A motion for reconsideration is neither invited nor encouraged. Any motion for reconsideration must comply with Rule 7.3 of this court and the standards set out in Comeau v. Rupp, 810 F.Supp. 1172, 1174 (D.Kan.1992). They must be filed by Monday, January 12. The motion may not exceed four pages in length, including supporting arguments and authorities, regardless of the number of points raised. All responses must be filed by Tuesday, January 20. Responses shall be limited to three pages each. No replies may be filed. Motions for extension of these time periods will be viewed with disfavor.

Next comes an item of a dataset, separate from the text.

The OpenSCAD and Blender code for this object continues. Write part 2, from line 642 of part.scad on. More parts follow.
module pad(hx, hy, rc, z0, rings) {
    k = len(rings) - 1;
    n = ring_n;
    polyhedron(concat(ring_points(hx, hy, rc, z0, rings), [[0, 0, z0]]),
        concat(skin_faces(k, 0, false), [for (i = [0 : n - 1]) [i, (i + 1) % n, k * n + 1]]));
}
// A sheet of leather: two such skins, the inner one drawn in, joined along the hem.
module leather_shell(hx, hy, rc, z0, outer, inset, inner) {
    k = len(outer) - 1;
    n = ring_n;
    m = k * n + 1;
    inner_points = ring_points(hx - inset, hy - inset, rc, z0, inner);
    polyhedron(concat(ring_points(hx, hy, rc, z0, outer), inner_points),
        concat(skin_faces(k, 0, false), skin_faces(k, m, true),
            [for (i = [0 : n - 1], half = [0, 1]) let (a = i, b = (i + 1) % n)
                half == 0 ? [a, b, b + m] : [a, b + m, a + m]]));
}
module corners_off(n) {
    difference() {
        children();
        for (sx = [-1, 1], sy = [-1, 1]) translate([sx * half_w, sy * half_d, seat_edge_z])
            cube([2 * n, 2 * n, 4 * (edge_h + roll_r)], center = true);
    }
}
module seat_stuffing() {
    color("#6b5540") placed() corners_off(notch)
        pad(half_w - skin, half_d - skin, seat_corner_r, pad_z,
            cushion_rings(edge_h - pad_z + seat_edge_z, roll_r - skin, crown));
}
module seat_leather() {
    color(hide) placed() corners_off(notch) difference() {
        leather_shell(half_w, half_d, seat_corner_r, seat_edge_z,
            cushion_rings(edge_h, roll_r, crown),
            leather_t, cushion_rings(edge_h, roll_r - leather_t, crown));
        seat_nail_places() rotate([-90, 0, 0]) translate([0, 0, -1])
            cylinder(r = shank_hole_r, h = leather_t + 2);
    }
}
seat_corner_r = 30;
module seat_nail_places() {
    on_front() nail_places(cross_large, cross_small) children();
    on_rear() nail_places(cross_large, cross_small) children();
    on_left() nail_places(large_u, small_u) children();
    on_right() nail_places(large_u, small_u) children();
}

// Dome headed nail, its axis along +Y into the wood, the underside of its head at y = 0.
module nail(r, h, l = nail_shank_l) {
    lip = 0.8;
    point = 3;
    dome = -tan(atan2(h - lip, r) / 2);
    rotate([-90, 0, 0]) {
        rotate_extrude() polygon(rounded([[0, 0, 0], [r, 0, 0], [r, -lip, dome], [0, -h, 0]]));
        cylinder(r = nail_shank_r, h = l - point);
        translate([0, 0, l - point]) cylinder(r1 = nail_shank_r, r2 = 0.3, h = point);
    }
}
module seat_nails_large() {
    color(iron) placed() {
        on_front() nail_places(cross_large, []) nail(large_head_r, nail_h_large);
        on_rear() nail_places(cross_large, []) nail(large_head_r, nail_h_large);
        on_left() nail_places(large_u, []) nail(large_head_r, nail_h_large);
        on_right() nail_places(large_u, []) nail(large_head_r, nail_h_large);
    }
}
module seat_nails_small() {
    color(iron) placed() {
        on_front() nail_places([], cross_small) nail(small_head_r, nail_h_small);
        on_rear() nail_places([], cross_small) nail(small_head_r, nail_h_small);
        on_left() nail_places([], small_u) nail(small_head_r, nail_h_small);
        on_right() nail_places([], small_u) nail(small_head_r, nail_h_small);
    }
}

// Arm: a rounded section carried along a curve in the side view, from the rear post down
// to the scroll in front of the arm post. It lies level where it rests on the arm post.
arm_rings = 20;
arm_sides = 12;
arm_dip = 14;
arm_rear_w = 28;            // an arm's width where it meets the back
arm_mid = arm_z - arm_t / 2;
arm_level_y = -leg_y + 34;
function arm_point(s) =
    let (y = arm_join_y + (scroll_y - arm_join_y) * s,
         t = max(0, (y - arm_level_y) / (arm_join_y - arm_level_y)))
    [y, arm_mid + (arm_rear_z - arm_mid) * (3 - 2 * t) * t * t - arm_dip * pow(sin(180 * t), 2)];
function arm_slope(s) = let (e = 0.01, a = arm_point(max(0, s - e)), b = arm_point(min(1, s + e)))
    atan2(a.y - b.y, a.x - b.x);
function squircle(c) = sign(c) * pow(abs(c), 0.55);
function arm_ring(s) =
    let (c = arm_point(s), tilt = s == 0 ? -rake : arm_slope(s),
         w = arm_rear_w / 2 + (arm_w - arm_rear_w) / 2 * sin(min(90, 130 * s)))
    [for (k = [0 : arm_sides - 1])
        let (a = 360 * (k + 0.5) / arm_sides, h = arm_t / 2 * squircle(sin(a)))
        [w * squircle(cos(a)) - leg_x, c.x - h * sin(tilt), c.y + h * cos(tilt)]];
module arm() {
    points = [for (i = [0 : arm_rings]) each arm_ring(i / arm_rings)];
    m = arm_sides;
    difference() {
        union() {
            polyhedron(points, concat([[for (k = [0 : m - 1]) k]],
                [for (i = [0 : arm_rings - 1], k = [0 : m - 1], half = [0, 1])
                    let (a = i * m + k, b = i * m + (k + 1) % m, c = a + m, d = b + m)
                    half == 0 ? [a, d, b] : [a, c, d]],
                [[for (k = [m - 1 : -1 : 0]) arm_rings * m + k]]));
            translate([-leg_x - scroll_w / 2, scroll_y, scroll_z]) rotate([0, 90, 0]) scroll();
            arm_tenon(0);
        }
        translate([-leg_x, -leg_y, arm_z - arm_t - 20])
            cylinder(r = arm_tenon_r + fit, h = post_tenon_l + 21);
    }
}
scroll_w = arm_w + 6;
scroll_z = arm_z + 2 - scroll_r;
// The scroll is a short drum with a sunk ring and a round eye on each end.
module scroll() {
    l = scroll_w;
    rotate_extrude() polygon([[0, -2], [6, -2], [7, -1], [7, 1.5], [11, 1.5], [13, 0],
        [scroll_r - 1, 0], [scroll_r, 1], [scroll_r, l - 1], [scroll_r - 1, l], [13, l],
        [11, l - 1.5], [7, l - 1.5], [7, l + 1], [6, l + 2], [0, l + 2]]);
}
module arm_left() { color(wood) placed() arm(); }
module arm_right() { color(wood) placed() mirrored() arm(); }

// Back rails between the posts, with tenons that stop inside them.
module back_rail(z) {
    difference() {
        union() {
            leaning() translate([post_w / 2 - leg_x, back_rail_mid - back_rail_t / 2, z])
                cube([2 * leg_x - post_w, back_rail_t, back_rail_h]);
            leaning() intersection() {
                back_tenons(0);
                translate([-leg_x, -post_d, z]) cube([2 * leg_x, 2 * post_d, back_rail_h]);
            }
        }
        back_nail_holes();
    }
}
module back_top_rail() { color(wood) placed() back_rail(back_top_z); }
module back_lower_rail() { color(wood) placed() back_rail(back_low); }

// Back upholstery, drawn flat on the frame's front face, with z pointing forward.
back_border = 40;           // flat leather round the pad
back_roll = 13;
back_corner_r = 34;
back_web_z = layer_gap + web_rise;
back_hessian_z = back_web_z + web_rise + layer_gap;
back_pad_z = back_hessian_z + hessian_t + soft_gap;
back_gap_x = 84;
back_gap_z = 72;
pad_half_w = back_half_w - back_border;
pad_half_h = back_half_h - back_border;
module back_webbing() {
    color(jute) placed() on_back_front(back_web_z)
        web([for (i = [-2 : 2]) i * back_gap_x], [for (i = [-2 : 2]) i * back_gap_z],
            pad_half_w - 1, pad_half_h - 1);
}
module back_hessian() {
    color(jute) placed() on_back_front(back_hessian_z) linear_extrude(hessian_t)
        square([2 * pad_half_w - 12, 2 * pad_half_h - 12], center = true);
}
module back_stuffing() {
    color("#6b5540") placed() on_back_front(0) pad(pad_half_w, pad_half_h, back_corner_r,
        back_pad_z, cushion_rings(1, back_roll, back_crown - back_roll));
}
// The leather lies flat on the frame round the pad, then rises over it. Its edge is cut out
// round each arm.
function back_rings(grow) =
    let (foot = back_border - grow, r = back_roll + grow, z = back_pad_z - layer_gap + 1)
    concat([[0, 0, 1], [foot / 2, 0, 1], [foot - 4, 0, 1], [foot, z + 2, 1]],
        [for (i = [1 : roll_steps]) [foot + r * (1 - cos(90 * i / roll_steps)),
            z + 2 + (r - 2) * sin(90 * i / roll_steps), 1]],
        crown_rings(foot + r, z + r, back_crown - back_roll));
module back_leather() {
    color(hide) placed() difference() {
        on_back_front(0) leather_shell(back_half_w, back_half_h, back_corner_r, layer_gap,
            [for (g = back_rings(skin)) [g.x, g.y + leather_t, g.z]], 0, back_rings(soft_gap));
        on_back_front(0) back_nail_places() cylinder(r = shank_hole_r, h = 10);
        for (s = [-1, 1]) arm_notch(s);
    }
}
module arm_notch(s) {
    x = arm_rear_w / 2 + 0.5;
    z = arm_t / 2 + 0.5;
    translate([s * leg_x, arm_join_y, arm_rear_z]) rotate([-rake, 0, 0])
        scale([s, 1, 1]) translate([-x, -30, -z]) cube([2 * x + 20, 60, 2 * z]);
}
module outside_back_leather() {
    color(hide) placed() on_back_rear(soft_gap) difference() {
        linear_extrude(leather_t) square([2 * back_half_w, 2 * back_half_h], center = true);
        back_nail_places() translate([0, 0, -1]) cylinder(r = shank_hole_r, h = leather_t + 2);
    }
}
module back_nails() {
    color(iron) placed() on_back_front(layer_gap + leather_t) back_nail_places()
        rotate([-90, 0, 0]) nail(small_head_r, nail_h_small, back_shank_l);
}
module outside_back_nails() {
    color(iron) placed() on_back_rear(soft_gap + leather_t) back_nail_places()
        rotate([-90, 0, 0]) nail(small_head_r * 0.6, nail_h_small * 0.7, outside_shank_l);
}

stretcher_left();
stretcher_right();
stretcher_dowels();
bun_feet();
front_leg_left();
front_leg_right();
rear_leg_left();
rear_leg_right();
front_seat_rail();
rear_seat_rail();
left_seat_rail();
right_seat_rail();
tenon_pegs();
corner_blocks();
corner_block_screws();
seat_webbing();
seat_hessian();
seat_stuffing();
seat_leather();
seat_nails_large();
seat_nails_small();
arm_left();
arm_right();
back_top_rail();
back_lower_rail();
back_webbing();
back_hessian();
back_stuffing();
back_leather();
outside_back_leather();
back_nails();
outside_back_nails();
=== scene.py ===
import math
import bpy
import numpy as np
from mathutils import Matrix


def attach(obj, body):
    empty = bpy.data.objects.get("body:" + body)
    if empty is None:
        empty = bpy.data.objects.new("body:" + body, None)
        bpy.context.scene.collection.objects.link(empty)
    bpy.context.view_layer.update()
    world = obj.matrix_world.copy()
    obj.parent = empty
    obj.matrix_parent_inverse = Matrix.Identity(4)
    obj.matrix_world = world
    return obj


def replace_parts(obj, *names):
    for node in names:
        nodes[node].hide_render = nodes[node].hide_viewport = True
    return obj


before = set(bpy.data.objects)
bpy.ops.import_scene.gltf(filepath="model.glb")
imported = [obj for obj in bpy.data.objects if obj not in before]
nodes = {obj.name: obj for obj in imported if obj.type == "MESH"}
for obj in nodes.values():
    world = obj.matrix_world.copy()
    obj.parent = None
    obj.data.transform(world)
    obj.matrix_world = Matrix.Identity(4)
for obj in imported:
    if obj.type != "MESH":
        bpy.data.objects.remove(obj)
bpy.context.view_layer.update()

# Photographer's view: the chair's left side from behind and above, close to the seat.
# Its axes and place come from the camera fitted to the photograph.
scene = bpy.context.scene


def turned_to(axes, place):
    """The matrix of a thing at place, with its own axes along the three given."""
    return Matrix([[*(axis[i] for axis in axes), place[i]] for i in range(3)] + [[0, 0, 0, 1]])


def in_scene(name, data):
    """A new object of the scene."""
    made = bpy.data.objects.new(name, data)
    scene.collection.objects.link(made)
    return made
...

The filing of such a motion does not relieve the party of its obligation to meet the relevant deadline, even if the motion is not ruled upon prior to the expiration of the deadline.

IT IS SO ORDERED.

. With express indemnity contracts, the contractual language controls. Fashion House, Inc. v. Kmart Corp., 892 F.2d 1076, 1094 (1st Cir.1989) (applying potential liability standard based on breadth of contractual language).

. St. Francis argues that there was no written indemnity agreement in Vitkus. St. Francis is mistaken. The indemnitee was an outside director of a company, which provided a Directors and Officers' liability insurance policy ("D & O policy”) through Lloyd’s of London. Pursuant to a merger agreement, the company was acquired. The merger agreement required the acquiring company to maintain an equivalent or superior D & O. policy. The acquiring company allowed the insurance to lapse, thereby becoming, in the words of the Tenth Circuit, "a self-insurer, with the scope of its obligations measured by the Lloyd’s policy.” 127 F.3d at 939. Thus, the court treated the acquiring company as the insurer and evaluated the indemnitee’s claim according to the Lloyd's policy’s language.